--- START INFORMATION PROVIDED ---

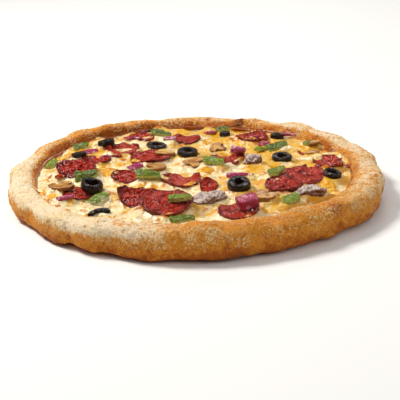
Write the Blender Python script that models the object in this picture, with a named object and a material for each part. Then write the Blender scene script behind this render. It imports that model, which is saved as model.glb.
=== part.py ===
"""Supreme pizza: a twelve-inch hand-stretched pizza, baked and uncut.

A bread crust with a puffed, folded rim holds a layer of melted cheese, and cupped pepperoni, sausage, mushroom,
green pepper, red onion and olive rings lie on it. The origin is at the centre of the base, +Z is up, and the side
that faces a guest is at -Y. All the named sizes are in millimetres, and the meshes are in metres.
"""

import math
import random

import bmesh
import bpy
from mathutils import Matrix, Vector, noise
from mathutils.bvhtree import BVHTree

MM = 0.001

# The whole pizza
PIZZA_WIDTH = 305.0
PIZZA_DEPTH = 303.0
BREAD_FLOOR = 10.0
GAP = 0.35

# The hand-stretched rim, every 30 degrees around from +X: reach beyond a true circle, width and height
RIM_REACHES = (-1.2, -1.4, -1.6, -0.6, -2.8, -2.2, -2.4, -2.6, 2.2, 3.0, -0.6, -0.8)
RIM_WIDTHS = (25.5, 24.0, 21.5, 19.5, 18.5, 21.5, 23.5, 22.5, 26.0, 27.0, 26.0, 26.5)
RIM_HEIGHTS = (24.2, 24.4, 25.6, 22.4, 26.7, 23.8, 22.6, 22.0, 24.2, 25.4, 25.0, 24.6)

# The rim's section: a squarish oval from the foot, over the crest, to the inner wall
CRUST_STEPS = 96
FOOT_ANGLE = -72.0
INNER_FOOT_ANGLE = 188.0
SECTION_STEPS = 15
SECTION_POWER = 0.84
FOOT_POWER = 0.58
FOOT_INSET = 5.0
FOOT_CLEARANCE = 0.35
FLOOR_INSET = 3.0

# Lumps in the dough, and how far the foot lifts off the base between them
LUMP_HEIGHT = 3.2
LUMP_SPACING = 22.0
FOOT_LIFT = 2.0

# Folds pinched into the rim's outer side: place around the rim in degrees from +X, breadth in degrees, depth
FOLDS = (
    (233.0, 4.0, 3.2),
    (246.0, 4.5, 2.6),
    (214.0, 6.0, 1.8),
    (284.0, 5.0, 1.0),
    (318.0, 6.0, 1.3),
    (352.0, 8.0, 1.2),
    (28.0, 7.0, 1.4),
    (64.0, 6.0, 0.5),
    (78.0, 4.0, 1.8),
    (118.0, 8.0, 1.6),
    (160.0, 7.0, 1.6),
)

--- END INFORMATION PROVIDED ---

WORK TO DO →
Write the material out exactly, with nothing left out.

SOLUTION TO THIS PROBLEM →
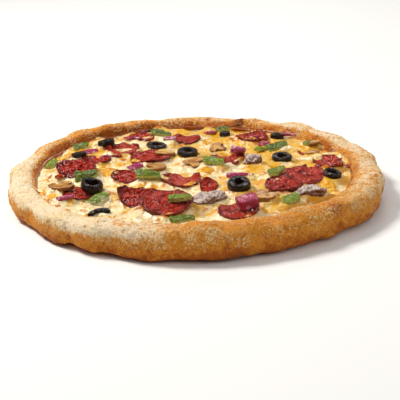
Write the Blender Python script that models the object in this picture, with a named object and a material for each part. Then write the Blender scene script behind this render. It imports that model, which is saved as model.glb.
=== part.py ===
"""Supreme pizza: a twelve-inch hand-stretched pizza, baked and uncut.

A bread crust with a puffed, folded rim holds a layer of melted cheese, and cupped pepperoni, sausage, mushroom,
green pepper, red onion and olive rings lie on it. The origin is at the centre of the base, +Z is up, and the side
that faces a guest is at -Y. All the named sizes are in millimetres, and the meshes are in metres.
"""

import math
import random

import bmesh
import bpy
from mathutils import Matrix, Vector, noise
from mathutils.bvhtree import BVHTree

MM = 0.001

# The whole pizza
PIZZA_WIDTH = 305.0
PIZZA_DEPTH = 303.0
BREAD_FLOOR = 10.0
GAP = 0.35

# The hand-stretched rim, every 30 degrees around from +X: reach beyond a true circle, width and height
RIM_REACHES = (-1.2, -1.4, -1.6, -0.6, -2.8, -2.2, -2.4, -2.6, 2.2, 3.0, -0.6, -0.8)
RIM_WIDTHS = (25.5, 24.0, 21.5, 19.5, 18.5, 21.5, 23.5, 22.5, 26.0, 27.0, 26.0, 26.5)
RIM_HEIGHTS = (24.2, 24.4, 25.6, 22.4, 26.7, 23.8, 22.6, 22.0, 24.2, 25.4, 25.0, 24.6)

# The rim's section: a squarish oval from the foot, over the crest, to the inner wall
CRUST_STEPS = 96
FOOT_ANGLE = -72.0
INNER_FOOT_ANGLE = 188.0
SECTION_STEPS = 15
SECTION_POWER = 0.84
FOOT_POWER = 0.58
FOOT_INSET = 5.0
FOOT_CLEARANCE = 0.35
FLOOR_INSET = 3.0

# Lumps in the dough, and how far the foot lifts off the base between them
LUMP_HEIGHT = 3.2
LUMP_SPACING = 22.0
FOOT_LIFT = 2.0

# Folds pinched into the rim's outer side: place around the rim in degrees from +X, breadth in degrees, depth
FOLDS = (
    (233.0, 4.0, 3.2),
    (246.0, 4.5, 2.6),
    (214.0, 6.0, 1.8),
    (284.0, 5.0, 1.0),
    (318.0, 6.0, 1.3),
    (352.0, 8.0, 1.2),
    (28.0, 7.0, 1.4),
    (64.0, 6.0, 0.5),
    (78.0, 4.0, 1.8),
    (118.0, 8.0, 1.6),
    (160.0, 7.0, 1.6),
)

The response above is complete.